— Modeling code records —
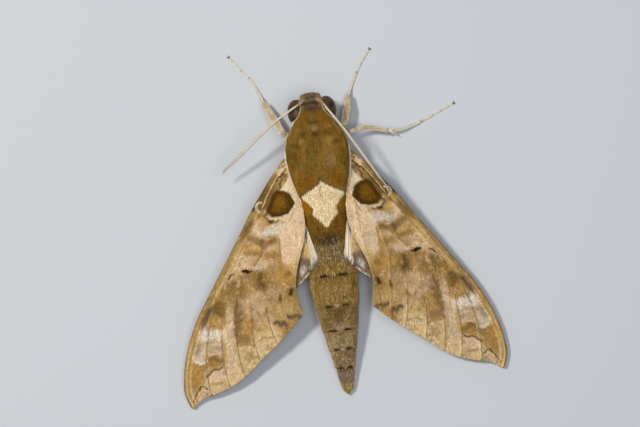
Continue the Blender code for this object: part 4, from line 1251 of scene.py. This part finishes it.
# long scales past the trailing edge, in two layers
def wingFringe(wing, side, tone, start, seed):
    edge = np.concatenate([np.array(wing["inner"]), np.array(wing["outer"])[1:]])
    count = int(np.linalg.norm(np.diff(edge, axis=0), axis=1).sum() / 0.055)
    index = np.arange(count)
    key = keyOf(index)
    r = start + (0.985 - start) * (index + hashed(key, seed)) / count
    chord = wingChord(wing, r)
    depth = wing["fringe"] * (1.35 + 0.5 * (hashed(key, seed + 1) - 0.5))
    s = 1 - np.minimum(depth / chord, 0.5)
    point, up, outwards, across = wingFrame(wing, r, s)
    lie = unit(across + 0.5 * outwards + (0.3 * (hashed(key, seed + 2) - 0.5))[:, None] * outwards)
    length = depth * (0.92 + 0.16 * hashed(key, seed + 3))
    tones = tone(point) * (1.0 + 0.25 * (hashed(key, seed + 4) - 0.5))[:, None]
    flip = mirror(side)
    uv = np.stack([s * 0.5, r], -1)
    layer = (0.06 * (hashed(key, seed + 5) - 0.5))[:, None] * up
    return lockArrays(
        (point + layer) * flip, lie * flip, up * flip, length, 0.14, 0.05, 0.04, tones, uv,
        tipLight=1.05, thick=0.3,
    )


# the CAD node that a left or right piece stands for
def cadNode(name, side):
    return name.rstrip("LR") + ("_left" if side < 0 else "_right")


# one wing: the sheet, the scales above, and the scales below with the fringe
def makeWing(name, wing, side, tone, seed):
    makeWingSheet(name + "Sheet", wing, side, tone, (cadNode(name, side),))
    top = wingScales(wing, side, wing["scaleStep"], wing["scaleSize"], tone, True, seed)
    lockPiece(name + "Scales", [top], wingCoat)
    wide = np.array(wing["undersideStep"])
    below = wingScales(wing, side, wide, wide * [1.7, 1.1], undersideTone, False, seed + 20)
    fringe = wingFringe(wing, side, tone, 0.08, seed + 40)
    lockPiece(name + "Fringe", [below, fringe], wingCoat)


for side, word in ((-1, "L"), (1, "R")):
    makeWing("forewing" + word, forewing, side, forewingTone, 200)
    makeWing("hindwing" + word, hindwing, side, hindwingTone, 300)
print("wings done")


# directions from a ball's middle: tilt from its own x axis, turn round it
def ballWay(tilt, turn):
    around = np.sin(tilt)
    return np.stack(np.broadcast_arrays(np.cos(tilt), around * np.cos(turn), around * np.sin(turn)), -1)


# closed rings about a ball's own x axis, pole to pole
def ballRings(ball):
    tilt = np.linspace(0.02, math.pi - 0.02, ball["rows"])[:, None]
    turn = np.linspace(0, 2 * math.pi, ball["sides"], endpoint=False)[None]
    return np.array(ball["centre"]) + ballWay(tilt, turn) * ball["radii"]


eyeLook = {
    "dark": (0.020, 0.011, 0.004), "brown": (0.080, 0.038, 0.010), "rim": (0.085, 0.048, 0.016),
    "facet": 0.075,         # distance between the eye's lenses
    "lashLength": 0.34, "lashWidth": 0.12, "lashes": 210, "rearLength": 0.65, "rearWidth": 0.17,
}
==
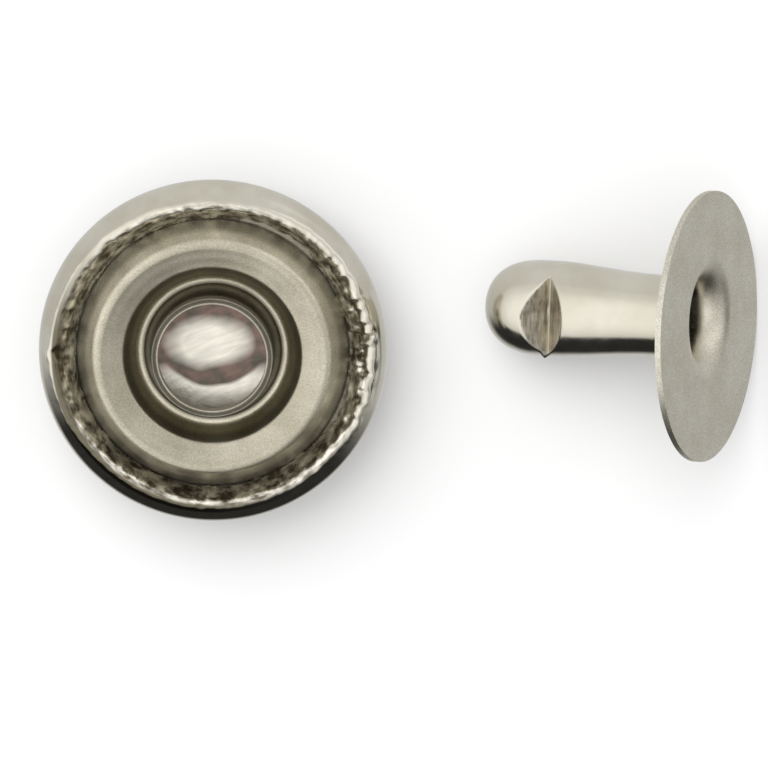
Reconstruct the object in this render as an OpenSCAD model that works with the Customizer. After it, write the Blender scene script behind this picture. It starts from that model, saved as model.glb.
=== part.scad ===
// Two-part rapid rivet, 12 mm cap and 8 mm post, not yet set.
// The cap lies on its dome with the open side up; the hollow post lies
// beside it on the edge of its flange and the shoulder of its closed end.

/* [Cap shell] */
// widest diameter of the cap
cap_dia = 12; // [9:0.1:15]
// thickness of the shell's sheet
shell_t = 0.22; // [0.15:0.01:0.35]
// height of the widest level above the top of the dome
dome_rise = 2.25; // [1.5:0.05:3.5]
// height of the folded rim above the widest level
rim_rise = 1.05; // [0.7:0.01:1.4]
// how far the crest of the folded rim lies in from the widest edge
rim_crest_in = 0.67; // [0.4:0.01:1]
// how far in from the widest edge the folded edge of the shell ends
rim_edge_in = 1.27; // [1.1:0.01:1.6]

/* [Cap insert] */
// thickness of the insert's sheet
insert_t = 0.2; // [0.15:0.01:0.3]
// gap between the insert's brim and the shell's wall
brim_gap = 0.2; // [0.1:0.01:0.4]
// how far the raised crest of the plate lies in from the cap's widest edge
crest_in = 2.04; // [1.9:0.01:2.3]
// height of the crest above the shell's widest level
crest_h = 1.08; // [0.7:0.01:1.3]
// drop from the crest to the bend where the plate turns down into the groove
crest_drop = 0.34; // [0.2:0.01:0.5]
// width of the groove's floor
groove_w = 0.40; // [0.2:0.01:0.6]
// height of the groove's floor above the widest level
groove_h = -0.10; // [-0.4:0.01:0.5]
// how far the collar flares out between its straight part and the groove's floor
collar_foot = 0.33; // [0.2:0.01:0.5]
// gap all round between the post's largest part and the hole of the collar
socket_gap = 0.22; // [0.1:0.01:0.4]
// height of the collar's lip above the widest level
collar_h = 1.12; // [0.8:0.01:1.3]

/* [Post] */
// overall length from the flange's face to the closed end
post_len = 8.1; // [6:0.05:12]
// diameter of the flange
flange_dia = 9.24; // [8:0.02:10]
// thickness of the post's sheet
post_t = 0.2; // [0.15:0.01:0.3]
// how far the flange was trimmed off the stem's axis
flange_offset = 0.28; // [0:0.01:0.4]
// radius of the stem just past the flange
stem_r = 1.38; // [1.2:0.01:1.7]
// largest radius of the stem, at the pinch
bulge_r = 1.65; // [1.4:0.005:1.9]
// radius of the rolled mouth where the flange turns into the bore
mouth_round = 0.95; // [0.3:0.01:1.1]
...
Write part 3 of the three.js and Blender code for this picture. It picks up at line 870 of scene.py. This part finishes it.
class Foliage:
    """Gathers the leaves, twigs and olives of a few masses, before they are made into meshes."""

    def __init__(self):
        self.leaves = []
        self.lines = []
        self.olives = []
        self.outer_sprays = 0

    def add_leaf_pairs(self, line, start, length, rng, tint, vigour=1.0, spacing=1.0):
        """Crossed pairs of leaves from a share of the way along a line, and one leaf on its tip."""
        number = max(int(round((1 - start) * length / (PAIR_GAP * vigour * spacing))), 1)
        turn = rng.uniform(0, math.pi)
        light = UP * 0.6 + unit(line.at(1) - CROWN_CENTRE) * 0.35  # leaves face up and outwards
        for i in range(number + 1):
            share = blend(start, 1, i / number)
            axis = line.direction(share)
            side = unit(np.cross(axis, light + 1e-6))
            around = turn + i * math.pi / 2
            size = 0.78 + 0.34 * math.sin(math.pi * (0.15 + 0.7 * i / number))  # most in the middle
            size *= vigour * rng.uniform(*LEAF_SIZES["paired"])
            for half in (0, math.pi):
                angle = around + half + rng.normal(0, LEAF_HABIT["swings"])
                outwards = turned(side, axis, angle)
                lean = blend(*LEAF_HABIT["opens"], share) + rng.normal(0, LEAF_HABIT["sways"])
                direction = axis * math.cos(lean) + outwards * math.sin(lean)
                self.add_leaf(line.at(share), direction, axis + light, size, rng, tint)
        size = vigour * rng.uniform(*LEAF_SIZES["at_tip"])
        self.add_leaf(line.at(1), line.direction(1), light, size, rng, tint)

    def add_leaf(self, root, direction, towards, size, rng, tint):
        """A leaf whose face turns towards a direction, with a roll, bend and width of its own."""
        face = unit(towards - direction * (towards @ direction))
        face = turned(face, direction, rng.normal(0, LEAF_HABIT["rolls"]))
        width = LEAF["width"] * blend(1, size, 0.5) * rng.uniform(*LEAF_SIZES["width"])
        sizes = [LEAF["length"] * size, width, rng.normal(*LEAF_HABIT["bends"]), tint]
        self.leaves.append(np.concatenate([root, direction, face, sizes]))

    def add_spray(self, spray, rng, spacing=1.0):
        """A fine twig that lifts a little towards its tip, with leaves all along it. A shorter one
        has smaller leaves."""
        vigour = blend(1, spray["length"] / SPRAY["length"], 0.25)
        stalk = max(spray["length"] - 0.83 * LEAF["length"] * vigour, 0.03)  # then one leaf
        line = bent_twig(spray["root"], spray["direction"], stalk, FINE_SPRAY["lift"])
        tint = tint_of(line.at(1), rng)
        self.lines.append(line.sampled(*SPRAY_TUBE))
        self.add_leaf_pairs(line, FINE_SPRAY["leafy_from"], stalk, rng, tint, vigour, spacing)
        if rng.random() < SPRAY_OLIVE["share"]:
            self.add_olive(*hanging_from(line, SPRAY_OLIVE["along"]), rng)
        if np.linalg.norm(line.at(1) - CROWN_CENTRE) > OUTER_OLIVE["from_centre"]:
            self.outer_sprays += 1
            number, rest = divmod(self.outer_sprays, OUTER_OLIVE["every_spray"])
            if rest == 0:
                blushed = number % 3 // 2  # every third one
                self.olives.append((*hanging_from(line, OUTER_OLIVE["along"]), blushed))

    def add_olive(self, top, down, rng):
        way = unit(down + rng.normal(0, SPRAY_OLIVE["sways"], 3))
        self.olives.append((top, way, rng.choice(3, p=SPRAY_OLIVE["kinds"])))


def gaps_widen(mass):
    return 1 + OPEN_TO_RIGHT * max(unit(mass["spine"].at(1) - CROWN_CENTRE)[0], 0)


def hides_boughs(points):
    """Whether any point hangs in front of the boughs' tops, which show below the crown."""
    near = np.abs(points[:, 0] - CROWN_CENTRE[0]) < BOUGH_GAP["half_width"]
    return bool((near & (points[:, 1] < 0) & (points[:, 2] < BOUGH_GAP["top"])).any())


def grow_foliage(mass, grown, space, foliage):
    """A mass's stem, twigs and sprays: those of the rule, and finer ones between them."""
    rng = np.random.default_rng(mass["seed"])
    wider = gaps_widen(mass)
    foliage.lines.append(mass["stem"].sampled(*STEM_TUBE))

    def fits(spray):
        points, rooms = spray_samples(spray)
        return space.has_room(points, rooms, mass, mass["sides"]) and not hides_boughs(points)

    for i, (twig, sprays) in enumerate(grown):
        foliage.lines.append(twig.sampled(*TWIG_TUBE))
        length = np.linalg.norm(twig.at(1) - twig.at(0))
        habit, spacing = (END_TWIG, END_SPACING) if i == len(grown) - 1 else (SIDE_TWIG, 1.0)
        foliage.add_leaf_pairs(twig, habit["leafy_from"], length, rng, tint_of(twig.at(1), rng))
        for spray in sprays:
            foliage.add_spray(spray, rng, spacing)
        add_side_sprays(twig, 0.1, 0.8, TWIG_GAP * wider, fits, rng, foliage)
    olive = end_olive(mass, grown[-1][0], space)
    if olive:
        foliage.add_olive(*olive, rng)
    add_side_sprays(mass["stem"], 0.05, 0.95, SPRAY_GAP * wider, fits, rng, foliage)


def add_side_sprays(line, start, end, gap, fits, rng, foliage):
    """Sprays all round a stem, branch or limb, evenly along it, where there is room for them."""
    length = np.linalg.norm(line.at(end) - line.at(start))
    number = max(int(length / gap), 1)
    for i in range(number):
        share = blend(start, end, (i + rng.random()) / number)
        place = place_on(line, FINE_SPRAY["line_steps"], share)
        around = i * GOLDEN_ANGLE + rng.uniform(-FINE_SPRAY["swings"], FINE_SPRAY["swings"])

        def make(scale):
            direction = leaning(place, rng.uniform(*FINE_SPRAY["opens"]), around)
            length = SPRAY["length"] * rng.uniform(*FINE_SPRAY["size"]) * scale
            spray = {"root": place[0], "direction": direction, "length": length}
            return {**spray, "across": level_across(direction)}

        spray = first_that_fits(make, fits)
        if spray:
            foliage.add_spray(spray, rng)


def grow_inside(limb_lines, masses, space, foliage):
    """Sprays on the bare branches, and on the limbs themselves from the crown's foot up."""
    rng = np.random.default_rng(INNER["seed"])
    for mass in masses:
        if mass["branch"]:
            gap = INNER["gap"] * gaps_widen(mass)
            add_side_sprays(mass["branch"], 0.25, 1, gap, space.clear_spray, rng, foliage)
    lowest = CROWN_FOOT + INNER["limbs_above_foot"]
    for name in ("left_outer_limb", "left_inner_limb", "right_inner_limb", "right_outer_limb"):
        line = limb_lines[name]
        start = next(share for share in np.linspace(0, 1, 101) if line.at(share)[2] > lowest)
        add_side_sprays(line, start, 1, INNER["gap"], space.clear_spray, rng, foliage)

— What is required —
Extract and output the part that opens with the line containing "Reconstruct the object" and closes with the line containing "its closed end.", unchanged, ends included.

— Task output —
Reconstruct the object in this render as an OpenSCAD model that works with the Customizer. After it, write the Blender scene script behind this picture. It starts from that model, saved as model.glb.
=== part.scad ===
// Two-part rapid rivet, 12 mm cap and 8 mm post, not yet set.
// The cap lies on its dome with the open side up; the hollow post lies
// beside it on the edge of its flange and the shoulder of its closed end.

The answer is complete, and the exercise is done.